> _Raw data_
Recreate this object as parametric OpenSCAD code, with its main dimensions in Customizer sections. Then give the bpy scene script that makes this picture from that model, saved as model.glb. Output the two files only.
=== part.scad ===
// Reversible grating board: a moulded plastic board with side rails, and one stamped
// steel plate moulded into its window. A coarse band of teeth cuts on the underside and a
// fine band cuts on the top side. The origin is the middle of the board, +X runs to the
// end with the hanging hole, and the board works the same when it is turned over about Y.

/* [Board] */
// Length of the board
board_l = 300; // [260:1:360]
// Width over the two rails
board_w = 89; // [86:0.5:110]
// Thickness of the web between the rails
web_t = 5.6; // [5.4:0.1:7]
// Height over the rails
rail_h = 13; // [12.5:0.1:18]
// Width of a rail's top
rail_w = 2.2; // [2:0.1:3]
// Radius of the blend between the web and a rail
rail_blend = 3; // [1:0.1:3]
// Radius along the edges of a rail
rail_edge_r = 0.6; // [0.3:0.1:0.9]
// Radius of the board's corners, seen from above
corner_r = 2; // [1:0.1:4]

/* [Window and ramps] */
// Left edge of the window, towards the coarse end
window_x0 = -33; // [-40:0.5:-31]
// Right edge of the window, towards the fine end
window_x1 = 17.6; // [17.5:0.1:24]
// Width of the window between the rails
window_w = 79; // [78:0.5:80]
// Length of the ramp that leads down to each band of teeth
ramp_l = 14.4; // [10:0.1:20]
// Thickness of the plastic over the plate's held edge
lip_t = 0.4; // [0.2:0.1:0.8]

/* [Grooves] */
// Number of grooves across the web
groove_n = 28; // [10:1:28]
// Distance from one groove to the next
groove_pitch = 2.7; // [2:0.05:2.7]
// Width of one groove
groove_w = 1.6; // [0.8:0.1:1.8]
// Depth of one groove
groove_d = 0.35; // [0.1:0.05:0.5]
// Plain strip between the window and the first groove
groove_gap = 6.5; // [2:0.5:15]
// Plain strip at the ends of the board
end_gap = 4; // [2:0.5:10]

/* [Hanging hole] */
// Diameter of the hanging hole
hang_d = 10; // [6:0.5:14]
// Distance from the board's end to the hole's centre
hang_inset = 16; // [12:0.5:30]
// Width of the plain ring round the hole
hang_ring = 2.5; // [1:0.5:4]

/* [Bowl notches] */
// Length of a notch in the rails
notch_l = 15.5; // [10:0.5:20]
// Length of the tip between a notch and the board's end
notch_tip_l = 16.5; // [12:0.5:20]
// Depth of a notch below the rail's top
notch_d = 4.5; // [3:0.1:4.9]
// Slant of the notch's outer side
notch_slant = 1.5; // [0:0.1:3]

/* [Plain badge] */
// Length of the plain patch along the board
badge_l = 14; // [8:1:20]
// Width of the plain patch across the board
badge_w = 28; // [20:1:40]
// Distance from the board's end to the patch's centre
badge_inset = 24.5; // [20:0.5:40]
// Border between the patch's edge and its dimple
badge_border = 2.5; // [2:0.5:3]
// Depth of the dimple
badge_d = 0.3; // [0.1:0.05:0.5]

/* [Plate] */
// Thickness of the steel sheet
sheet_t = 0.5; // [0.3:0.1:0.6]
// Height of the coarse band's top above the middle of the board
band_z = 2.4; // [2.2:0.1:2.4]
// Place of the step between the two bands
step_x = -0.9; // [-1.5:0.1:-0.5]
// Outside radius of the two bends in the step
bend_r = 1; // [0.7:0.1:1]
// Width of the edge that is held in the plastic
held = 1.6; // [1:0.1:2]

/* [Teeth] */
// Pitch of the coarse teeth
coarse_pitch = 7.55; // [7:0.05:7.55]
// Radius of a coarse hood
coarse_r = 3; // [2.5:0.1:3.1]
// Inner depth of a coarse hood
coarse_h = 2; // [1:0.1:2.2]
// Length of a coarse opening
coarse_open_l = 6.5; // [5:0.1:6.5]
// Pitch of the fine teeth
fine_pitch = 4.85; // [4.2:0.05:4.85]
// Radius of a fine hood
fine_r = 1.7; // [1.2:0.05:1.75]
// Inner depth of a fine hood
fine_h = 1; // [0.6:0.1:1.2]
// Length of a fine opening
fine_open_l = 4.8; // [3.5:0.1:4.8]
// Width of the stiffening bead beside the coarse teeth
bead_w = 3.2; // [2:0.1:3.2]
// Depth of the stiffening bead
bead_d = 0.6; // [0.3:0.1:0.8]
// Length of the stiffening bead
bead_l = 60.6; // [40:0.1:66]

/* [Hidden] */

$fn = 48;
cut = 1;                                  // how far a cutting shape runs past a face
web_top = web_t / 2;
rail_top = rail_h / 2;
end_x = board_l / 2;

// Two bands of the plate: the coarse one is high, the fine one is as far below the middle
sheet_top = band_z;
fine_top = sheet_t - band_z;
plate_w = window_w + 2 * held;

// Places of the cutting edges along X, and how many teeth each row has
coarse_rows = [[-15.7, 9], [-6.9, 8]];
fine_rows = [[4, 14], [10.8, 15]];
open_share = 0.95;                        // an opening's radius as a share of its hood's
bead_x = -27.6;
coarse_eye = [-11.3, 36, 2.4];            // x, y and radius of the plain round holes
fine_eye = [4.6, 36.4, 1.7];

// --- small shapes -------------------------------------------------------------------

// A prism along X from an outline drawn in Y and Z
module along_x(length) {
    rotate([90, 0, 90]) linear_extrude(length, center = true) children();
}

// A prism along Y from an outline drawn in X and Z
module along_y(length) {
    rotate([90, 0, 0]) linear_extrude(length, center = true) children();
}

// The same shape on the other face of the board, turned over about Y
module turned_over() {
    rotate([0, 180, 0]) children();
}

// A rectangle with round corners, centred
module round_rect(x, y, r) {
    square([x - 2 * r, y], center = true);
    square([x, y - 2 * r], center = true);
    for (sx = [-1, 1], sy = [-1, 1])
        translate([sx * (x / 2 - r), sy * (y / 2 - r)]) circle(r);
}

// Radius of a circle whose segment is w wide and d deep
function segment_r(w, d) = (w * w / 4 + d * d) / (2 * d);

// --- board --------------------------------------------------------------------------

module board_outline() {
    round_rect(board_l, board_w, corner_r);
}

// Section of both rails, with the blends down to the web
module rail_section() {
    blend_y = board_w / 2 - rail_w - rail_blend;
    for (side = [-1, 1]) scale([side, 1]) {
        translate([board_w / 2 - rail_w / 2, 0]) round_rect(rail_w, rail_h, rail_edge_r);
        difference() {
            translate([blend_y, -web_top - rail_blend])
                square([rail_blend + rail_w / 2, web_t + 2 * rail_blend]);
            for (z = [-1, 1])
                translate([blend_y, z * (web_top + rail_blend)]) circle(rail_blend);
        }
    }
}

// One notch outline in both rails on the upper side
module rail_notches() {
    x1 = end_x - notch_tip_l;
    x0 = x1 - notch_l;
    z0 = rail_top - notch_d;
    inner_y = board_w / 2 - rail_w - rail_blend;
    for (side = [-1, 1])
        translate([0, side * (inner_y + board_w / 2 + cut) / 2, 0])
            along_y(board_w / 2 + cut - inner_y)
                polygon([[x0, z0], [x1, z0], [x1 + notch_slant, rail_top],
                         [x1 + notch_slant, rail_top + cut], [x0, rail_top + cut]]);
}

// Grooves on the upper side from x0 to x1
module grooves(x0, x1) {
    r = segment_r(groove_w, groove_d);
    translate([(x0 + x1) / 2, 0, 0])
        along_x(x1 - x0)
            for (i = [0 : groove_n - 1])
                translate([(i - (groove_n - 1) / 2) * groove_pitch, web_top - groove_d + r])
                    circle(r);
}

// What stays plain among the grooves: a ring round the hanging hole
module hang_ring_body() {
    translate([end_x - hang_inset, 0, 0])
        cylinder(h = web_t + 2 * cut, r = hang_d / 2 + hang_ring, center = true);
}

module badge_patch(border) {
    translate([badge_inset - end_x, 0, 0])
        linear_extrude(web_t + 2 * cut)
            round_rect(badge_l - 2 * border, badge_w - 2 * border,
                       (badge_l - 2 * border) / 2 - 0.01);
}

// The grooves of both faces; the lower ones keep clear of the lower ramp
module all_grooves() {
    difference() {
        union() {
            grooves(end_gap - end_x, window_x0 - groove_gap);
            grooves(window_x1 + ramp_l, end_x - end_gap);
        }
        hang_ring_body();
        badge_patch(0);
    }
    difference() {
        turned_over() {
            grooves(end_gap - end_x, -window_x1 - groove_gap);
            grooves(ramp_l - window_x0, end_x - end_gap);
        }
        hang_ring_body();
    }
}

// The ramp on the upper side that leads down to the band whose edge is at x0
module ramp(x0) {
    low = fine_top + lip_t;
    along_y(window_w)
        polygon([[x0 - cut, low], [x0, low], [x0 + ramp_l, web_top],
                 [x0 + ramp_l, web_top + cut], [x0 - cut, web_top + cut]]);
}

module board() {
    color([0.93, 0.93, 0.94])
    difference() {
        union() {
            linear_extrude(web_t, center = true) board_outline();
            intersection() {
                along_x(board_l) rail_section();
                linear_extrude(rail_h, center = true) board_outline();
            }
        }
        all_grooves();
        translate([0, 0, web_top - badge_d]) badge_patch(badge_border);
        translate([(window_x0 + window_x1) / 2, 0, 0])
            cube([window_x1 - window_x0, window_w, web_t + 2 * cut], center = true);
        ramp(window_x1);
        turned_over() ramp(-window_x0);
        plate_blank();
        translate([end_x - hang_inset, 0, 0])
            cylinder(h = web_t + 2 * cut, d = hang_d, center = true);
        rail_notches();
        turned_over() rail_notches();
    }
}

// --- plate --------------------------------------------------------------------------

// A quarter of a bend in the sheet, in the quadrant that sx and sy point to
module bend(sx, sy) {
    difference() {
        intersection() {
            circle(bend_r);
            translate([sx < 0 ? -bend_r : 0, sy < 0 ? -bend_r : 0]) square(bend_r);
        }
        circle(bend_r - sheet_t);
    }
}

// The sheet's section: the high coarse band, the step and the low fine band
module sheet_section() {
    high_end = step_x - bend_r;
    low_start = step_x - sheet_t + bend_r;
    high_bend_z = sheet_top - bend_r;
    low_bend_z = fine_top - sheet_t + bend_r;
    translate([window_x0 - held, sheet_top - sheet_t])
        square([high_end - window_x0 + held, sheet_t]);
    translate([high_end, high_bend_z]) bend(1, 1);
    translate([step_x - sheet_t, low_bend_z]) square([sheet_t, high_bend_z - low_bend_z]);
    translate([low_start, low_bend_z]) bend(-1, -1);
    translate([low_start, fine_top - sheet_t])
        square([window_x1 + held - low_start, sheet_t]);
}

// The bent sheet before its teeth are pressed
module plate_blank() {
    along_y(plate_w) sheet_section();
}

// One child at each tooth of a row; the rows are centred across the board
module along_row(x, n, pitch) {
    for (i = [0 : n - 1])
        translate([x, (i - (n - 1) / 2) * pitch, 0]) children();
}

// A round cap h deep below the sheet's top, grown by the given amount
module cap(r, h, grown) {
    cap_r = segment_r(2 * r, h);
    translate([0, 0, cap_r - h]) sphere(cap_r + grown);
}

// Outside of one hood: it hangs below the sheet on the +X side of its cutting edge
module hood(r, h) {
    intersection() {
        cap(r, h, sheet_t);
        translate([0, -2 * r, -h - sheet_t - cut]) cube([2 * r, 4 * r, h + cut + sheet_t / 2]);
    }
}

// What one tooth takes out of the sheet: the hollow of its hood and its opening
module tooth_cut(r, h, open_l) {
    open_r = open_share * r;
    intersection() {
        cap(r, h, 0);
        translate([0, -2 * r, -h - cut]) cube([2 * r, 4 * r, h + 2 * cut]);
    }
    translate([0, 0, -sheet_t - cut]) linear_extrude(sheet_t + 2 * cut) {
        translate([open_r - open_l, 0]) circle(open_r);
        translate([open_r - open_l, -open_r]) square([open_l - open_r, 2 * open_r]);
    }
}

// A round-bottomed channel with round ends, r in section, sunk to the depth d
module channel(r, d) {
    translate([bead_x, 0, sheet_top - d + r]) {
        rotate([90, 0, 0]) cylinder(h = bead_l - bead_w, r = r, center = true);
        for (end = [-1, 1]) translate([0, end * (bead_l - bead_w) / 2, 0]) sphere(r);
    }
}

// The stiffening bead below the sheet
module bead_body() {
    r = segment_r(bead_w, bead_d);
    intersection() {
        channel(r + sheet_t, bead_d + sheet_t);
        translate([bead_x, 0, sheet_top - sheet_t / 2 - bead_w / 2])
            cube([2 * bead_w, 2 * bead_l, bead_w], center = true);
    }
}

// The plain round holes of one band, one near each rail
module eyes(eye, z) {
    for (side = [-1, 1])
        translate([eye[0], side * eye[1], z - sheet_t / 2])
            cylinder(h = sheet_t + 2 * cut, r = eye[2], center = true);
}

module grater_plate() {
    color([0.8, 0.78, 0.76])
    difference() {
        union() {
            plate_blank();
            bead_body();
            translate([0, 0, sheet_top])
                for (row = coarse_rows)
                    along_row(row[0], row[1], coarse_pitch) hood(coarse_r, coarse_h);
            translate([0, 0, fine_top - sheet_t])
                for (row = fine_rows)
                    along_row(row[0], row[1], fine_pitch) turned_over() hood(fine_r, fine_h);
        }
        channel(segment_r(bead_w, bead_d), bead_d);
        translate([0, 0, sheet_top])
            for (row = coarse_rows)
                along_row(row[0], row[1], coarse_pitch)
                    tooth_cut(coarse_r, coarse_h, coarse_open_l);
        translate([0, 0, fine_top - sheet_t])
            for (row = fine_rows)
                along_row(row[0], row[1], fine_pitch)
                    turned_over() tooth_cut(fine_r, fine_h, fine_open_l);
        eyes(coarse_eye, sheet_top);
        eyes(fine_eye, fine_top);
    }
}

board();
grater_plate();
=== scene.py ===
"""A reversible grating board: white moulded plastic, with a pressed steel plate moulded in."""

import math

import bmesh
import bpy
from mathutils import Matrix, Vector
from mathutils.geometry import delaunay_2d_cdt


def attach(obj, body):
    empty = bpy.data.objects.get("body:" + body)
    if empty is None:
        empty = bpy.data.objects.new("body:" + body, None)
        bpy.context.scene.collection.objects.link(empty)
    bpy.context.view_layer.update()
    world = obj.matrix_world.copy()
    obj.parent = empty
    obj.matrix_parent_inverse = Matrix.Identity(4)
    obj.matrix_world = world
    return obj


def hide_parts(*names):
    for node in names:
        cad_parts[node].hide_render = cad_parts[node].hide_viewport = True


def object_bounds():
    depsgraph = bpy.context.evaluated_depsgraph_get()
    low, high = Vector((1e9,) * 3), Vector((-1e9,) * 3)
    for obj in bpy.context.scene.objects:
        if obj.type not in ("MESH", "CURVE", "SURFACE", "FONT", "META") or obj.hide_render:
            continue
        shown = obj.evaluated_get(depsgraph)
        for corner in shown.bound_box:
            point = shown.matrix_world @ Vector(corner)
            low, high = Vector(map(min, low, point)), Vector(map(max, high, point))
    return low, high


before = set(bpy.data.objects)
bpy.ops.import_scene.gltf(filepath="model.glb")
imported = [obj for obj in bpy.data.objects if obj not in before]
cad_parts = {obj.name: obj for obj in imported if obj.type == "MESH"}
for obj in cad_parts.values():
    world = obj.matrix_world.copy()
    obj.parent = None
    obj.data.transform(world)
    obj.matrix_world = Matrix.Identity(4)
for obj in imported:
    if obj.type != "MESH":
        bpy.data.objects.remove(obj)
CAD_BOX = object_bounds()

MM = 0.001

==

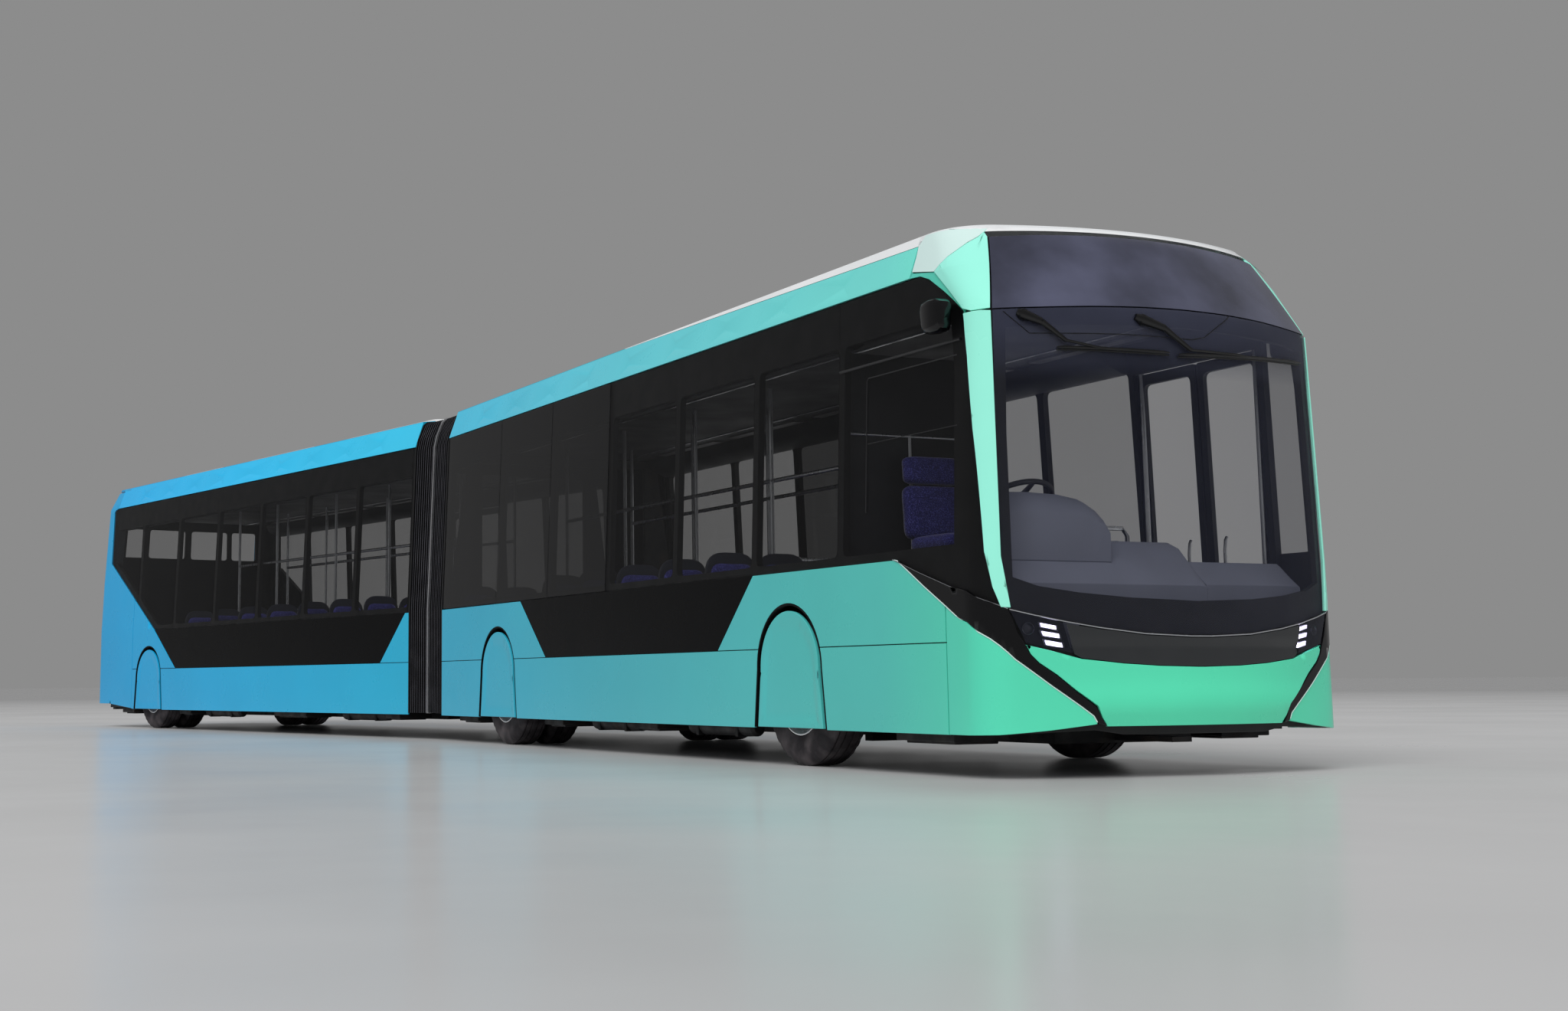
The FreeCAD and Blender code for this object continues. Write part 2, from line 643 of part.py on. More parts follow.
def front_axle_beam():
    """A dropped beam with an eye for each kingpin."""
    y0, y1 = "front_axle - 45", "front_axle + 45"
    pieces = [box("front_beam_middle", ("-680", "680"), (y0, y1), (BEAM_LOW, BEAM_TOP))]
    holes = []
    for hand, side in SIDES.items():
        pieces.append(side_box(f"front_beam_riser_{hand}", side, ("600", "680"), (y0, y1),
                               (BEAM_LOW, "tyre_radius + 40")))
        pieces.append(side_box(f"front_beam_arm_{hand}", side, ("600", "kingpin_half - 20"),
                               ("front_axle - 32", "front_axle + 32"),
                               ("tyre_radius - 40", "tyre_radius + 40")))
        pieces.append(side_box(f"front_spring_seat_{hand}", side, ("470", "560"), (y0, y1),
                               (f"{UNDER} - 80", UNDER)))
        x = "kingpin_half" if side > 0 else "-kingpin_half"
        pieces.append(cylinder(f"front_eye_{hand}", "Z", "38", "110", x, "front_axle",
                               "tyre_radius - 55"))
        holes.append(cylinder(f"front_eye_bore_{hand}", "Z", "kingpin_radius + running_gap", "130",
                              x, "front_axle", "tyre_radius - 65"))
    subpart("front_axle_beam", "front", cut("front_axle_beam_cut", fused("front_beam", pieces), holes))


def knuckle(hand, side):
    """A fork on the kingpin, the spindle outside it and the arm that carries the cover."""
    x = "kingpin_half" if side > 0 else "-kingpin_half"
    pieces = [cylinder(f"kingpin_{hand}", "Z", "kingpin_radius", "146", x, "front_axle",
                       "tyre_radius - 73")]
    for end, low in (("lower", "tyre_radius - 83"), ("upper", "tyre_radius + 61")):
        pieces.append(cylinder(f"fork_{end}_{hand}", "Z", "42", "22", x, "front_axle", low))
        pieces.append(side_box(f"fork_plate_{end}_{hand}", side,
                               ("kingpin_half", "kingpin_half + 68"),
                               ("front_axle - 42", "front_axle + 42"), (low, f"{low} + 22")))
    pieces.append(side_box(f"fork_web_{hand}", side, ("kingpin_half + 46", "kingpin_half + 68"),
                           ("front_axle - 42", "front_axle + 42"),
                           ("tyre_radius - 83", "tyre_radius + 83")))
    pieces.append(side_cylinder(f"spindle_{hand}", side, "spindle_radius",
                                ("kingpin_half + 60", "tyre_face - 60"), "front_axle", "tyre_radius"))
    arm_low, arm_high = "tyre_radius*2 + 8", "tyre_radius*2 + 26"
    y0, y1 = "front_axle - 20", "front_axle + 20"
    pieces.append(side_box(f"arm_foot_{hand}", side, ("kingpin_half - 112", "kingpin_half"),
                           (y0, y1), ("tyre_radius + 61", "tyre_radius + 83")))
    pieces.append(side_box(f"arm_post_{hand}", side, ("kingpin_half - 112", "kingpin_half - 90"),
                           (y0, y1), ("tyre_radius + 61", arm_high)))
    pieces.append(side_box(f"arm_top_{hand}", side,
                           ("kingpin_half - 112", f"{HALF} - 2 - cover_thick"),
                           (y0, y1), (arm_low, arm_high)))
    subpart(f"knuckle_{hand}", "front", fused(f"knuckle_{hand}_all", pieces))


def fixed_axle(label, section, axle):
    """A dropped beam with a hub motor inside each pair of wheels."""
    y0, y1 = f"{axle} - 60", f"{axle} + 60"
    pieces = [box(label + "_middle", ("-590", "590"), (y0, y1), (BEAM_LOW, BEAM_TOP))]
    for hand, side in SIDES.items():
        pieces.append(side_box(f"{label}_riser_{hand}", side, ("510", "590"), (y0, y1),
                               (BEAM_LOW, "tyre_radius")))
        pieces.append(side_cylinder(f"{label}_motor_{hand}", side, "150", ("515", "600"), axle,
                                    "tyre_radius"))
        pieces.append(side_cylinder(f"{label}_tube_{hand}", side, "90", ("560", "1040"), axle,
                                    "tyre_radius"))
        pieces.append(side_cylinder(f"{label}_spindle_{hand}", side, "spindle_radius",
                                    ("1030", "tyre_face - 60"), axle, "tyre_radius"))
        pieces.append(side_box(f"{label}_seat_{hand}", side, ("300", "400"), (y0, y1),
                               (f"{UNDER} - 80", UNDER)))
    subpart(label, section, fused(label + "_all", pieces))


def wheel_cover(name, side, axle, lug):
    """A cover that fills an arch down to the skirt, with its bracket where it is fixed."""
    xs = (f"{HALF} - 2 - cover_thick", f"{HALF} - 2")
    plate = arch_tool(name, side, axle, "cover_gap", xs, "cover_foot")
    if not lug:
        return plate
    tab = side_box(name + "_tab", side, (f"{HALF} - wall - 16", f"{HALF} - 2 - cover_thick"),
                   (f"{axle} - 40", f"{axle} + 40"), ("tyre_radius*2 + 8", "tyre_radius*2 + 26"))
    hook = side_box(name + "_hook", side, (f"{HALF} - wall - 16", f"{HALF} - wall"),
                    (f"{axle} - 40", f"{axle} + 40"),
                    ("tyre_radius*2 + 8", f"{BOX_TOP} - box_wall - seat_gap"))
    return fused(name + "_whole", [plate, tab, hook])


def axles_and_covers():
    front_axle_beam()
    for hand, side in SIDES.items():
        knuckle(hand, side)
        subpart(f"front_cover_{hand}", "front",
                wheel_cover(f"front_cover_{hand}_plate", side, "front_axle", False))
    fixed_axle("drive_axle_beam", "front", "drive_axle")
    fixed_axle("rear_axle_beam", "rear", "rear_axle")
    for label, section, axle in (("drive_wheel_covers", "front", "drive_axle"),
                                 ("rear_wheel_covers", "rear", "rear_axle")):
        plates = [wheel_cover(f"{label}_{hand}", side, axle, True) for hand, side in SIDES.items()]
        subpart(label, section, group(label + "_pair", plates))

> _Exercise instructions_
From the entries above, extract only the lines running from the one containing "channel(segment_r(bead_w, bead_d), bead_d);" through the one containing "for node in", inclusive.

> _Exercise result_
        channel(segment_r(bead_w, bead_d), bead_d);
        translate([0, 0, sheet_top])
            for (row = coarse_rows)
                along_row(row[0], row[1], coarse_pitch)
                    tooth_cut(coarse_r, coarse_h, coarse_open_l);
        translate([0, 0, fine_top - sheet_t])
            for (row = fine_rows)
                along_row(row[0], row[1], fine_pitch)
                    turned_over() tooth_cut(fine_r, fine_h, fine_open_l);
        eyes(coarse_eye, sheet_top);
        eyes(fine_eye, fine_top);
    }
}

board();
grater_plate();
=== scene.py ===
"""A reversible grating board: white moulded plastic, with a pressed steel plate moulded in."""

import math

import bmesh
import bpy
from mathutils import Matrix, Vector
from mathutils.geometry import delaunay_2d_cdt


def attach(obj, body):
    empty = bpy.data.objects.get("body:" + body)
    if empty is None:
        empty = bpy.data.objects.new("body:" + body, None)
        bpy.context.scene.collection.objects.link(empty)
    bpy.context.view_layer.update()
    world = obj.matrix_world.copy()
    obj.parent = empty
    obj.matrix_parent_inverse = Matrix.Identity(4)
    obj.matrix_world = world
    return obj


def hide_parts(*names):
    for node in names:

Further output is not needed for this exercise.